Perhaps not, but we must listen to what the people say collectively in this matter of war and peace. Bush, Cheney, et al have been wrong on all of it from the get-go, so they have no clout to say their newest plan is a winner. They just want to kick the ball down the field and hand it off to the next president and say that at least it wasn't lost on their watch.

The people must now drive the actions of our democracy.

The fact is that Iraq isn't and never was ours to win, it's theirs. Our men and women in the military have performed admirably, but Bush should never have led them and us into such an untenable situation. No president should. Fighting the tactic of terror is too serious a business, too important for all nations, to have been both consumed and subsumed -- which it has been -- by an attempted military occupation of Iraq. Such foolishness.

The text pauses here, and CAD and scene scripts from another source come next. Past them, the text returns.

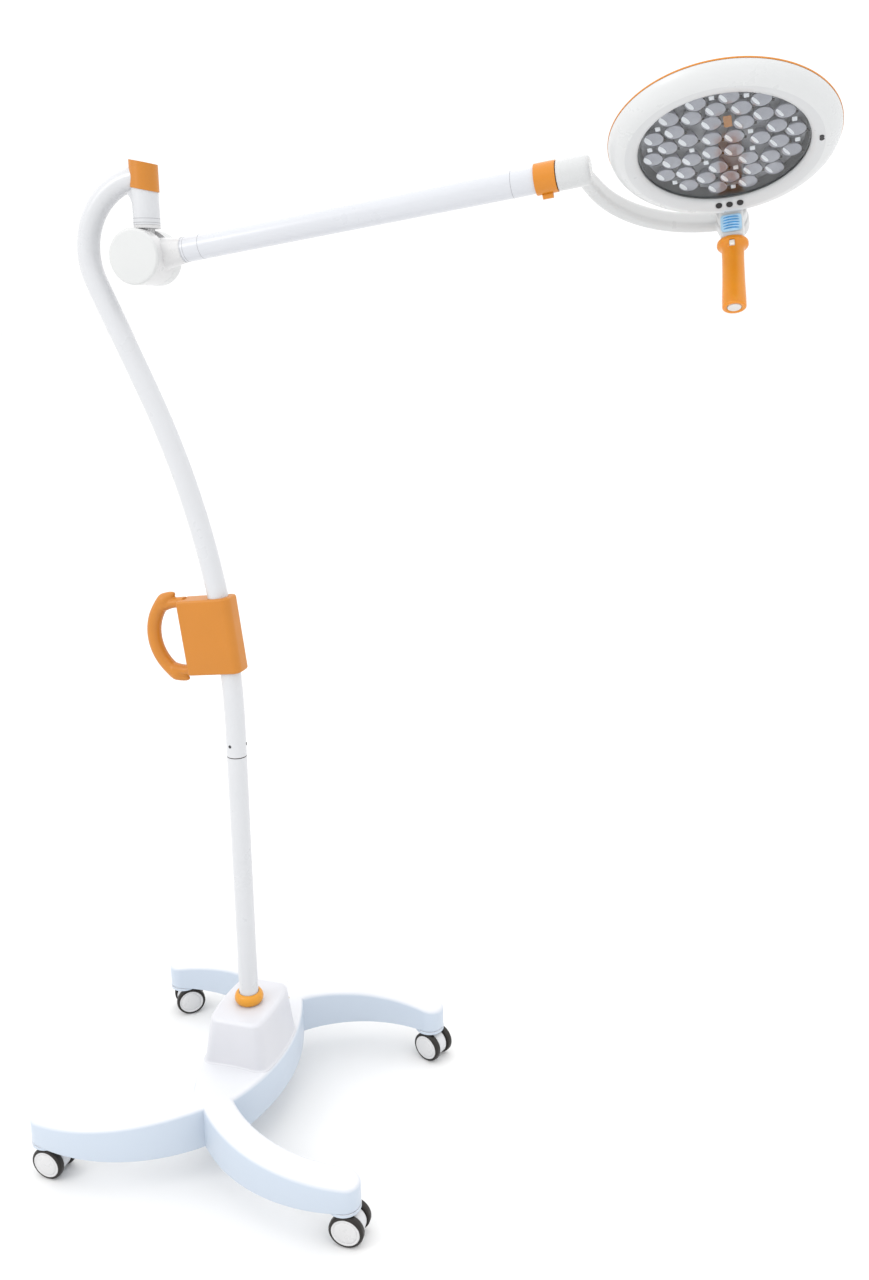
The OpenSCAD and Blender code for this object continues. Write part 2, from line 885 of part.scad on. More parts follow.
base_cover();
base_frame();
ballast();
bottom_cover();
caster_stems();
pedestal_cover();
battery_pack();
power_supply();
mains_inlet();
power_switch();
earth_stud();
base_collar();
lower_pole();
pole_spigot();
set_screws();
swan_neck();
clamp_bracket();
push_grip();
post_cap();
swivel_spindle();
swivel_bushes();
knuckle();
pivot_pin();
arm_root();
drum_covers();
arm_tube();
balance_spring();
arm_collar();
roll_bearing();
yoke();
tilt_pin();
head_neck();
touch_pad();
rear_housing();
trim_ring();
bezel();
front_glass();
recess_ring();
lens_array();
led_board();
heat_sink();
button_power();
button_brighter();
button_dimmer();
sensor_window();
handle_core();
sterile_handle();
handle_catch();
caster_fork(0);  // caster_fl_fork
caster_wheel(0, -1);  // caster_fl_wheel_a
caster_wheel(0, 1);  // caster_fl_wheel_b
caster_fork(1);  // caster_fr_fork
caster_wheel(1, -1);  // caster_fr_wheel_a
caster_wheel(1, 1);  // caster_fr_wheel_b
caster_fork(2);  // caster_rl_fork
caster_wheel(2, -1);  // caster_rl_wheel_a
caster_wheel(2, 1);  // caster_rl_wheel_b
caster_fork(3);  // caster_rr_fork
caster_wheel(3, -1);  // caster_rr_wheel_a
caster_wheel(3, 1);  // caster_rr_wheel_b
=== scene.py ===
import json
import math

import bmesh
import bpy
from mathutils import Matrix, Vector, geometry


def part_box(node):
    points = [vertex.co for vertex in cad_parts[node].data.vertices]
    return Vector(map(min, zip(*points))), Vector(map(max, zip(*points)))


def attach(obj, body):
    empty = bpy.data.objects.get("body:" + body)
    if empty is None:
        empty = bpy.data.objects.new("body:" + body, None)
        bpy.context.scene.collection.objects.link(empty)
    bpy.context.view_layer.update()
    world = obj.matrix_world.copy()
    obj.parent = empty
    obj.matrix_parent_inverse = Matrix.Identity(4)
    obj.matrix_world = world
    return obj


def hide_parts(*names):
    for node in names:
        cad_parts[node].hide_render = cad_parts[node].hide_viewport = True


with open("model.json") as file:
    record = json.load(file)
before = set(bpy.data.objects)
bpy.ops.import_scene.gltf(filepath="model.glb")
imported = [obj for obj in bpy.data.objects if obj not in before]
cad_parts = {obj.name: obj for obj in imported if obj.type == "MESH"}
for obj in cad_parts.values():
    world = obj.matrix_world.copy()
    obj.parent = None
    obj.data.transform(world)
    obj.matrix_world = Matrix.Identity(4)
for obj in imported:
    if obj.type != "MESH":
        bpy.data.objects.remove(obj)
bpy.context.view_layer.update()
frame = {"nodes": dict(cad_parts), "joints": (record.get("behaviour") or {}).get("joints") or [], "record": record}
NODES = frame["nodes"]
JOINTS = {joint["name"]: joint for joint in frame["joints"]}
MM = 0.001


# ---------- Camera ----------

# Lens in mm for 36 mm of film, angles in degrees, place in metres with its height below the arm's pivot.
CAMERA_LENS = 31.87
CAMERA_TURN, CAMERA_PITCH, CAMERA_ROLL = 15.955, 16.225, 0.08
CAMERA_X, CAMERA_Y, CAMERA_DROP = 0.9053, -1.8121, 0.085


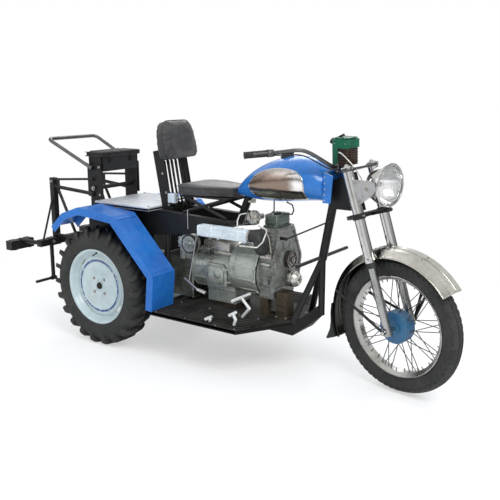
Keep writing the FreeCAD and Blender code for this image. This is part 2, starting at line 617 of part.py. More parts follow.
def footboard():
    body = doc.addObject("PartDesign::Body", "footboard")
    base = "rear_axle_x + "
    corners = [(base + "board_rear_x", "-board_half"), (base + "board_mid_x", "-board_half"),
               (base + "board_front_x", "-board_nose_half"), (base + "board_front_x", "board_nose_half"),
               (base + "board_mid_x", "board_half"), (base + "board_rear_x", "board_half")]
    sketch = outline(body, "footboard_outline", "XY_Plane", corners)
    pad = body.newObject("PartDesign::Pad", "footboard_pad")
    pad.Profile = sketch
    pad.Reversed = True
    pad.setExpression("Length", formula("board_thick"))
    body.setExpression(".Placement.Base.z", formula("board_top"))
    keep(body, "footboard")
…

As conservative commentator George Will -- yes, he was slow to come around -- pointed out in The Washington Post almost a year ago, "F-16s are not useful tools against terrorism that issues from places such as Hamburg (where Mohamed Atta lived before dying in the North Tower of the World Trade Center)."

Democrats and Republicans, liberals and conservatives, anyone with half a brain knows the score by now.

There's that scene in Monty Python's movie Holy Grail, where the guy gets his arms and legs chopped off. He's lost to his rival, he's bleeding everywhere, yet he foolishly says "Come back and fight like a man, it's only a flesh wound."

It's like that. The damage is done, and it's beyond winning or losing at this point. It's about extricating ourselves from a flawed and failed strategy.

Going in was a mistake; getting out of this damn'd spot is overdue.